La justice des vainqueurs

2008/04/10 | Par Bernard Desgagné

Dans « La difficile justice » (Le Devoir, 5 avril 2008), Gil Courtemanche parle de Paul Kagame, président actuel du Rwanda, comme d’un gros poisson difficile à attraper pour la justice. Voilà une amende honorable pour l’auteur d’un roman dont la toile de fond est la version officielle du génocide rwandais. Dans cette version, loin d’être un gros poisson qui commandite des criminels de guerre, Kagame est le sauveur qui a mis fin au génocide de 1994.


Malheureusement, dans le même article, M. Courtemanche fait l’éloge du Tribunal pénal international sur le Rwanda (TPIR), joujou des Américains et de Kagame lui-même. M. Courtemanche écrit que le TPIR a été « exemplaire sur le plan de la recherche de la justice », ce qui est faux. Voici quelques faits importants pour que le lecteur puisse en juger.

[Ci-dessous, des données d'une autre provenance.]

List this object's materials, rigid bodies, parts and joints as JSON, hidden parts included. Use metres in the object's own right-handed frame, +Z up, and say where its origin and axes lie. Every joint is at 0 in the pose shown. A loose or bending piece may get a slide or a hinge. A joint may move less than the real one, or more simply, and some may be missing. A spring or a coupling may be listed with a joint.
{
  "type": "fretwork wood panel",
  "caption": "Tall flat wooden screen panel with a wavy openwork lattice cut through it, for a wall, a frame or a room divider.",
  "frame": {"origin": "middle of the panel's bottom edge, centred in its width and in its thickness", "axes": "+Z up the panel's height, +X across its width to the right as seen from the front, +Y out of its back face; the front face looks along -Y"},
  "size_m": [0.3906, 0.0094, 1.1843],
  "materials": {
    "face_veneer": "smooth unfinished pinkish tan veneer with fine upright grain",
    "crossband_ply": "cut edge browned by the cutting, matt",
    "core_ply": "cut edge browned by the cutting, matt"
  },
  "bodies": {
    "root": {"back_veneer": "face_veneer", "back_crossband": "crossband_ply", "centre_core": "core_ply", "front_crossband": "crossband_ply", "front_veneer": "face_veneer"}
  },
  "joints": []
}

1. On a pris soin d’exclure du mandat du TPIR la période de 1990 à 1993, pendant laquelle l’Armée patriotique rwandaise (APR), qui était en fait une partie de l’armée ougandaise sous les ordres de Kagame, a envahi le Rwanda et s’est livrée à des exactions contre des civils de même qu’à un nettoyage ethnique. Un million de personnes se sont retrouvées dans des camps de réfugiés aux portes de Kigali. Les observateurs étrangers n’étaient pas autorisés à se rendre dans la zone occupée par l’APR.

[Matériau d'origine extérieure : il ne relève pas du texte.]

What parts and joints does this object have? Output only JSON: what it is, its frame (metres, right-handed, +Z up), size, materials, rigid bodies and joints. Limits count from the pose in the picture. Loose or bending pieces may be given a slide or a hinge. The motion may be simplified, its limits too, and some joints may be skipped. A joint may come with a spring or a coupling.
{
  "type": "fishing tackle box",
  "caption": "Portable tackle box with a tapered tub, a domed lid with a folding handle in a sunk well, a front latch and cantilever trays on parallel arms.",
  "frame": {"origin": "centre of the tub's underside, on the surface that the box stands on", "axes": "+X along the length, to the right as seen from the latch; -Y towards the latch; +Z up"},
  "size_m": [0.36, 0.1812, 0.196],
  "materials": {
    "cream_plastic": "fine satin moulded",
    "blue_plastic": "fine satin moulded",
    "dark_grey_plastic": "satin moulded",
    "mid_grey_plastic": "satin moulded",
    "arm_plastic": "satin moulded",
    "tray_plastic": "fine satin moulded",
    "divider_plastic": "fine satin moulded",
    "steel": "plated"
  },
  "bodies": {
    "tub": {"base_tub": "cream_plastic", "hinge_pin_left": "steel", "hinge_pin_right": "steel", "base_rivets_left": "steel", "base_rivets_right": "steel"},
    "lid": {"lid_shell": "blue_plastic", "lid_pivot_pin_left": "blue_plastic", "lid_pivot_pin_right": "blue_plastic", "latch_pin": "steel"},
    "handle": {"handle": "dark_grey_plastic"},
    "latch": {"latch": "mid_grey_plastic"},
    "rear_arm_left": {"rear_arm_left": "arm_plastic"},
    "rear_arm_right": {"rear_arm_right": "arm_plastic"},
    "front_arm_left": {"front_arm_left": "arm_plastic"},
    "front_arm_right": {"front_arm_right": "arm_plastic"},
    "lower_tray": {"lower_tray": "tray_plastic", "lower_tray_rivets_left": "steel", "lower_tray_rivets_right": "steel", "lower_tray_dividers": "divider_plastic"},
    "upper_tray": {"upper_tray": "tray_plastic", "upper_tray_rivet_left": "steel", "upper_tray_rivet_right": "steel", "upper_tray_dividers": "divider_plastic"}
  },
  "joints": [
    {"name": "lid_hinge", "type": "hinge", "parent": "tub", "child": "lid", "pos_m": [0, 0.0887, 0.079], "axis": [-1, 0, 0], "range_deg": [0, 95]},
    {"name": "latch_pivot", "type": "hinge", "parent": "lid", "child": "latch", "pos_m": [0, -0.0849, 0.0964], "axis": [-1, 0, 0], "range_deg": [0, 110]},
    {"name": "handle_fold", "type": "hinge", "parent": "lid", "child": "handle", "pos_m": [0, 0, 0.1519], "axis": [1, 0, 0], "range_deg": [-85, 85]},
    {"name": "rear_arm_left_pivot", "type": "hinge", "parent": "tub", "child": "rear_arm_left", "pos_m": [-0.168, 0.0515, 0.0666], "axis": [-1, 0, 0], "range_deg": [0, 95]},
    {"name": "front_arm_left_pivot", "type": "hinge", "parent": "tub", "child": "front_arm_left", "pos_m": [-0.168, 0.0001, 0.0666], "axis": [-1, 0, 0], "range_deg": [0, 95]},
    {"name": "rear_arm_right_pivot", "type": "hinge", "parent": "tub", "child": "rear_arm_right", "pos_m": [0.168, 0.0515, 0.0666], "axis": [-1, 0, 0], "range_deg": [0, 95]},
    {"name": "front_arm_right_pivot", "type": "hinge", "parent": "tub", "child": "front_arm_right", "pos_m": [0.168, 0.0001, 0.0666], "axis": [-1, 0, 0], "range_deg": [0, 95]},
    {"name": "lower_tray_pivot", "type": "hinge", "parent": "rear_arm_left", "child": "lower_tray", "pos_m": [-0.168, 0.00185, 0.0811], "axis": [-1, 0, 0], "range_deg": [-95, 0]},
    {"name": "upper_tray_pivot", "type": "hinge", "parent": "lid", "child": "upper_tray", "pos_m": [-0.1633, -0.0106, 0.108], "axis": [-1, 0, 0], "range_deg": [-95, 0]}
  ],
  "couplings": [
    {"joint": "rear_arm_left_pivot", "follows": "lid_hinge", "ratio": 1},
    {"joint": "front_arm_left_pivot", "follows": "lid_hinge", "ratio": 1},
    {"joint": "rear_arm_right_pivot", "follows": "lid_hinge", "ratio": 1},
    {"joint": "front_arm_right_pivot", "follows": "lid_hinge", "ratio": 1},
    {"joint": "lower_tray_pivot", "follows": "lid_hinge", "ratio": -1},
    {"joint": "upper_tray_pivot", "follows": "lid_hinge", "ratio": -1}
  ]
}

2. On a exclu aussi du mandat du TPIR les évènements postérieurs à 1994, alors que l’APR faisait sa prétendue chasse aux génocidaires en République démocratique du Congo, y bombardant des camps de réfugiés rwandais à l’arme lourde, comme si la faim et le choléra ne suffisaient pas.


3. L’évènement déclencheur du génocide, soit l’attentat contre l’avion transportant Juvénal Habyarimana et Cyprien Ntaryamira, présidents du Rwanda et du Burundi, faisait partie du mandat, mais a été exclu de l’enquête par Louise Arbour, pour des raisons boiteuses. Kagame a toujours essayé de mettre cet attentat sur le dos des extrémistes hutus ou des Français, mais la preuve recueillie contre l’APR est désormais accablante. On sait aujourd’hui que l’attentat a été commis au moyen d’un missile soviétique acheté par l’Ouganda et vraisemblablement tiré par l’APR.


4. Des ouï-dire ont été admis dans les témoignages présentés au TPIR, et la traduction des témoignages en kinyarwanda a connu de multiples ratés.


5. Des témoins entendus par le TPIR étaient sous l’emprise de la dictature de Kagame, et des interprètes ont voyagé dans le même avion que des témoins. C’est un peu comme si, à Nuremberg, on avait confié des témoins à la bonne garde des nazis. Amnistie Internationale a dénoncé la fabrication de preuves et les syndicats de délateurs qui sont monnaie courante au Rwanda depuis 1994.


6. Carla del Ponto, procureure en chef du TPIR, explique dans le livre qu’elle vient tout juste de faire paraitre, La caccia — Io e i criminali di guerra, que, pendant son enquête, Kagame a fait mettre le parquet sur écoute au moyen du matériel de surveillance fourni par les Américains. Autrement dit, Kagame et ses hommes étaient informés en temps réel des faits et gestes des enquêteurs.


En somme, les travaux du TPIR n’ont été qu’un simulacre de justice visant à faire oublier la responsabilité de Kagame dans le drame qui se poursuit encore aujourd’hui.


L’histoire est écrite par les vainqueurs, dit-on. C’est particulièrement vrai dans le cas du Rwanda, où les vainqueurs ont gagné le droit de cacher leurs crimes.